In 2008, Kettl won the American Political Science's John Gaus Award for a lifetime of exemplary scholarship in political science and public administration. Kettl has consulted broadly for government organizations at all levels, in the United States and abroad, and he is a regular columnist for Governing magazine, which is read by state and local government officials around the country.
Richard Marston
Richard Marston is James R.F. Guy Professor of Finance and Economics at the Wharton School of the University of Pennsylvania. He is also Director of the George Weiss Center for International Financial Research at Wharton.

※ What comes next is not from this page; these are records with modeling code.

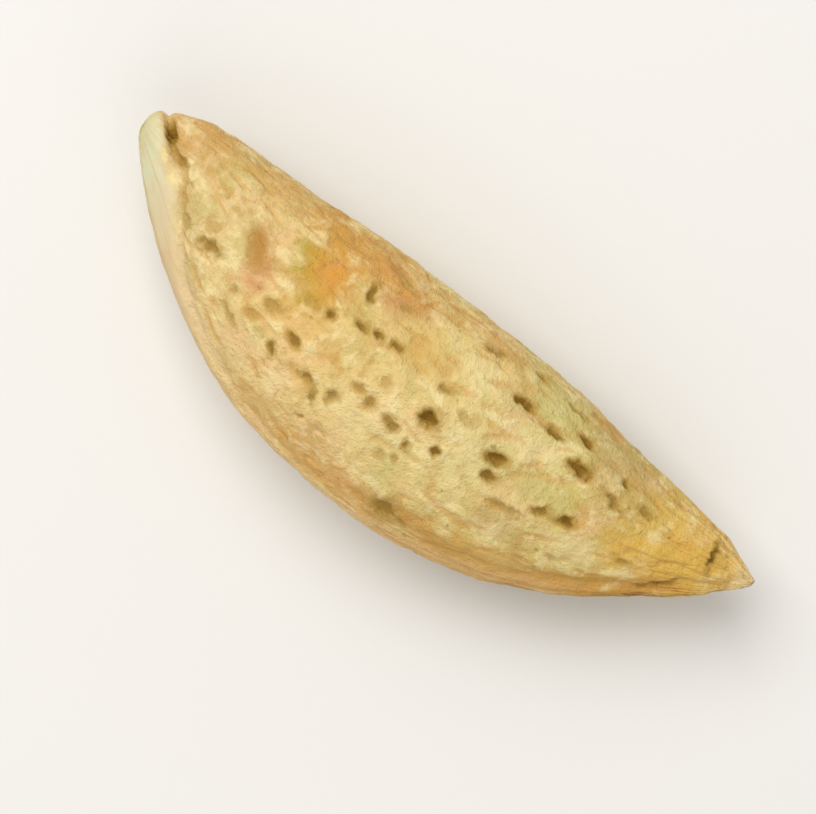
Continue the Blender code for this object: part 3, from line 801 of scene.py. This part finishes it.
# stains on the upper face, among them painted shadow along the back edge and a painted highlight on the
# face: colour, place along and across from the chord in mm, radii along and across in mm, turn in degrees,
# strength
stainsAndPaintedLight = [
    ("tan", (3.9, 1.4), (3.6, 1.2), 5, 0.6),
    ("moss", (6.2, 1.2), (1.6, 1.0), 20, 0.6),
    ("khaki", (5.6, -1.8), (1.0, 0.7), 0, 0.35),
    # tan along the back edge: partly the shell's colour, partly the painted shadow of a neighbouring nut
    ("tan", (8.4, 1.5), (4.4, 0.8), 2, 0.65),
    ("khaki", (6.6, -4.5), (1.6, 0.8), -40, 0.5),
    # tan along the back edge: partly the shell's colour, partly the painted shadow of a neighbouring nut
    ("tan", (14.6, 1.5), (3.8, 1.3), 0, 0.8),
    ("amber", (12.3, 0.9), (1.7, 1.3), 0, 0.8),
    ("green", (12.3, -0.8), (1.75, 1.8), -20, 0.95),
    ("orange", (12.9, -0.5), (1.5, 1.6), 20, 0.9),
    ("salmon", (9.7, -3.0), (1.0, 0.9), 0, 0.6),
    ("rust", (9.3, -1.85), (1.6, 0.65), -57, 1.0),
    ("amber", (16.2, 1.0), (1.8, 0.6), -12, 0.8),
    ("rust", (15.5, 1.6), (0.7, 0.4), 0, 0.5),
    ("rust", (16.7, 0.3), (1.5, 0.6), 8, 0.7),
    ("scar", (18.9, -0.6), (2.2, 1.3), 0, 0.9),
    ("cream", (11.5, -7.2), (5.5, 0.9), -18, 0.35),
    ("peach", (11.2, -6.0), (2.2, 0.8), -20, 0.6),
    ("tan", (14.0, -8.2), (2.6, 0.8), -14, 0.5),
    ("amber", (19.2, -8.9), (4.4, 0.9), 2, 0.6),
    ("moss", (20.6, -5.9), (2.2, 0.9), 0, 0.35),
    ("olive", (22.3, -8.6), (1.3, 0.75), -15, 0.75),
    ("amber", (25.1, -8.3), (2.2, 0.6), 0, 0.65),
    ("gold", (27.2, -7.5), (1.7, 0.8), 12, 0.55),
    ("cream", (24.0, -4.0), (2.2, 1.8), 0, 0.35),
    ("cream", (26.3, -1.5), (1.9, 1.0), 0, 0.6),
    # a painted highlight on the swell of the face
    ("cream", (22.2, 0.0), (2.0, 0.8), 0, 0.6),
    ("cream", (31.2, -4.3), (1.5, 0.8), 15, 0.6),
    ("khaki", (27.2, -5.4), (1.9, 0.9), 5, 0.6),
    ("peach", (26.6, -4.2), (1.4, 0.9), 0, 0.45),
    ("amber", (13.4, -3.6), (2.4, 1.3), 0, 0.35),
    ("cream", (18.8, -5.6), (2.6, 1.2), 0, 0.5),
    ("tan", (22.4, 1.9), (2.6, 0.7), 0, 0.5),
    ("tan", (28.5, -7.2), (3.6, 0.9), 20, 0.5),
    ("moss", (26.6, 0.9), (2.6, 1.6), 0, 0.6),
    ("moss", (28.4, -2.6), (1.6, 1.0), 30, 0.4),
    ("tan", (24.6, 0.9), (0.6, 0.5), 0, 0.5),
    ("amber", (29.3, 2.0), (1.3, 0.7), 0, 0.65),
    ("khaki", (30.6, 0.6), (2.8, 1.5), 0, 0.75),
    ("olive", (31.0, 2.2), (1.2, 0.4), -10, 0.5),
    ("amber", (32.2, -5.8), (2.8, 0.7), 30, 0.55),
    ("gold", (36.2, -1.5), (3.1, 2.3), 0, 0.95),
    ("gold", (33.4, -3.0), (1.6, 1.2), 30, 0.6),
    ("amber", (35.3, -3.9), (2.3, 0.7), 38, 0.85),
]


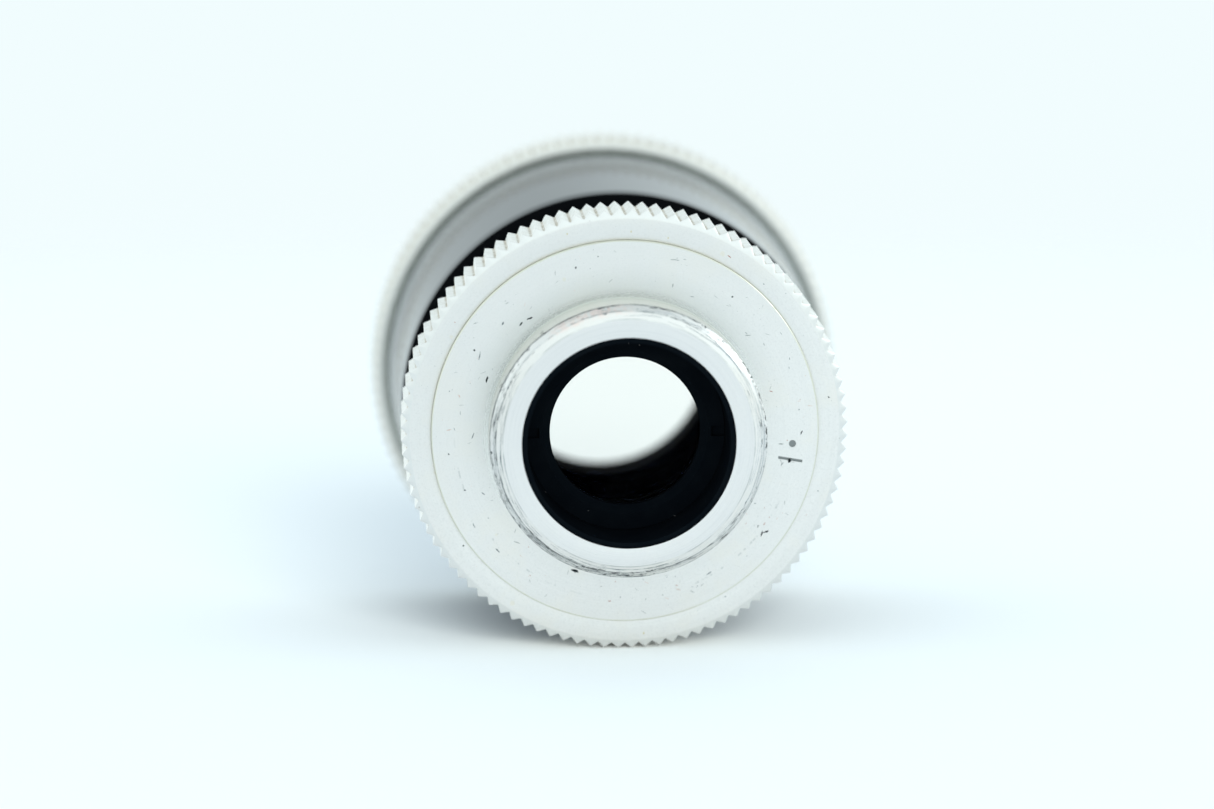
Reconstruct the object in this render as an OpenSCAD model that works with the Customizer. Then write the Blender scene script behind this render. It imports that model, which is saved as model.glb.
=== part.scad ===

Marston holds an AB from Yale University, a B Phil from Oxford University, and a PhD from the Massachusetts Institute of Technology. He is also a research associate of the National Bureau of Economic Research, a member of several journal editorial boards, and has been visiting professor or scholar at over a dozen foreign schools including Essec in France, LBS in London, and Sasin Institute in Thailand.
Marston's research interests have recently centered on exchange rate pass-through and exposure, foreign exchange risk management, and international asset pricing.
David Skeel
David Skeel is the S. Samuel Arsht Professor of Corporate Law at the University of Pennsylvania. He is the author of Icarus in the Boardroom and Debt's Dominion: A History of Bankruptcy Law in America, as well as numerous articles and other publications.
Skeel has been interviewed on Nightline, Chris Matthews' Hardball (MS-NBC), National Public Radio, and Marketplace, among others, and has been quoted in The New York Times, The Wall Street Journal, Washington Post and many other publications.
Skeel has twice received the Harvey Levin award for outstanding teaching, as selected by a vote of the graduating class as well as the University's Lindback Award for distinguished teaching. In addition to corporate law and bankruptcy, Skeel also writes on sovereign debt, law and religion, and poetry and the law.